Sufferers of polyphagia or hyperphagia have an incessant sensation of hunger, which does not diminish after eating, leading to a rapid intake of excessive quantities of food. Rather than being a disorder in itself, it is a symptom of an underlying medical condition. Could Tarrare have had polyphagia due to a host of other unrecognised physical disorders?
Might Tarrare have been suffering from an abnormality or malfunction of the hypothalamus, the part of the brain that regulates both body temperature and hunger? Or else an abnormal amygdala, which impairs decision-making. Could he have been stricken by a parasite such as a hookworm or roundworm? If so, then that would explain his weight loss, increased body temperature and abdominal pain. Given the fact Tarrare was eating body parts and live animals, though, perhaps the parasite in question had actually found its way into his brain.

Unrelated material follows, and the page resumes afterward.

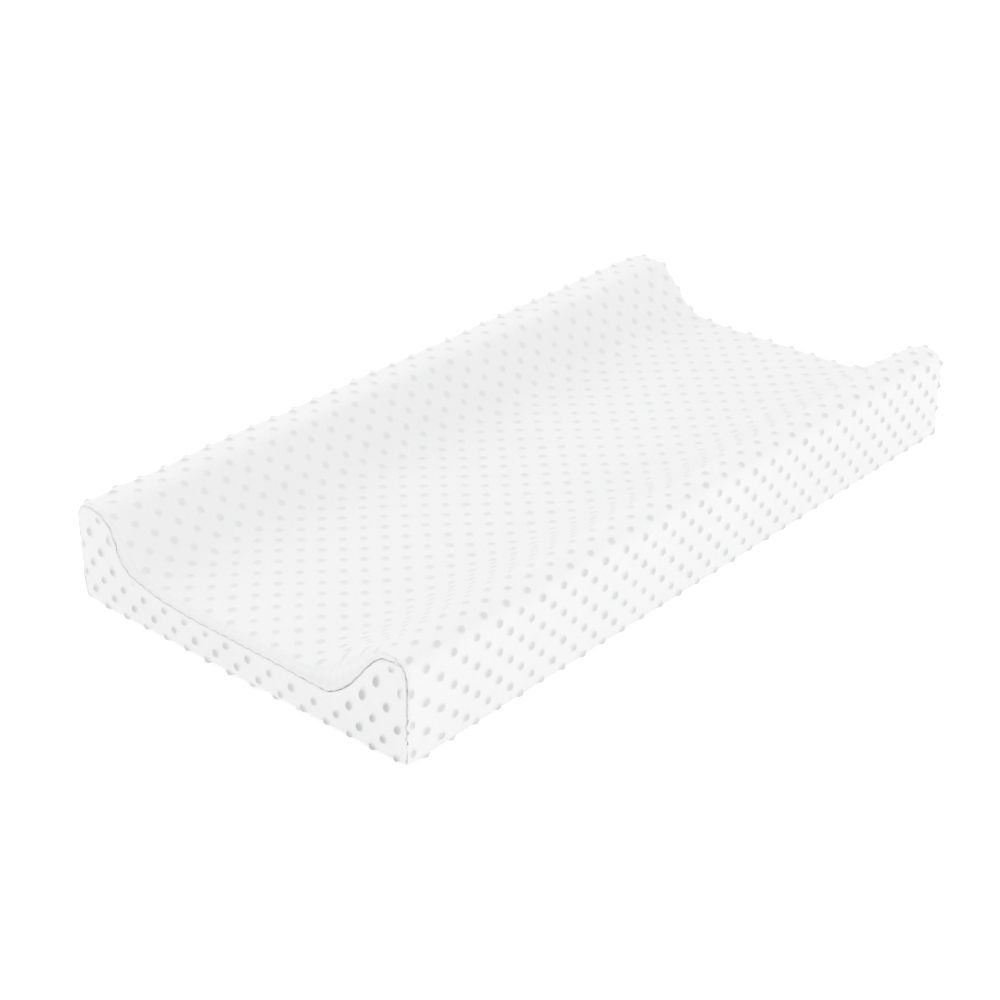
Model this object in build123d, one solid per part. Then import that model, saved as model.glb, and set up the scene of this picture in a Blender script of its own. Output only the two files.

Another possibility is the rare genetic condition Prader–Willi syndrome, which leads sufferers to constantly feel hungry. It can also cause mild to moderate intellectual impairment, behavioural problems, low body muscle mass, and tooth decay, due to overproduction of saliva. Could Tarrare’s behaviour, loose skin and rotten teeth have, therefore, been a product of this syndrome? It’s entirely conceivable, however, Prader-Willi syndrome also usually leads to obesity and other specific physical characteristics in the sufferer, such as a narrowing of the face either side of the eyes and a triangular, downturned mouth. None of which seem to have been recorded in relation to Tarrare.
Might Tarrare’s affliction have, in fact, been a combination of all of the above? As the location of his burial is unknown, it won’t be possible to investigate further, though there is one theory about the disease Tarrare may have been stricken with that is perhaps more compelling than the rest. That is that he suffered from a disorder called Pica. Most commonly observed in people with certain mental health conditions, especially autism spectrum disorder, intellectual disabilities or schizophrenia, Pica is the craving or consumption of objects that are not normally intended to be consumed. It is classified as an eating disorder, but can also be the result of an existing mental disorder, with an ingested or craved substance being biological, natural or manmade. Pica is thought to have a host of causes, from cultural or learned behaviours to negative conditions during childhood, mental health issues or various physical deficiencies. And it seems to be the condition that most closely fits with what we know about Tarrare.
Though it will probably never be possible to pinpoint the exact biological or psychological cause behind Tarrare’s behaviour, there was, strangely enough, a Polish soldier serving in the French army at the same time as Tarrare who was consuming ten times the rations of other men, apparently eating two hundred cats in a single year. He was also capable of consuming up to 500lbs of grass per day, considerably more than a modern dairy cow. There is even an anecdote from the soldier’s time serving at sea that describes him attempting to eat the severed leg of a crew member that had been blown from the man’s body by cannon fire. Could there have been some common environmental factor in France at that exact time in history that was turning people into perverse and compulsive eaters?
When Tarrare finally expired in a cloud of putrid gas, pus and excrement, he was twenty-six years of age. The gold fork he claimed to have swallowed years earlier was never found.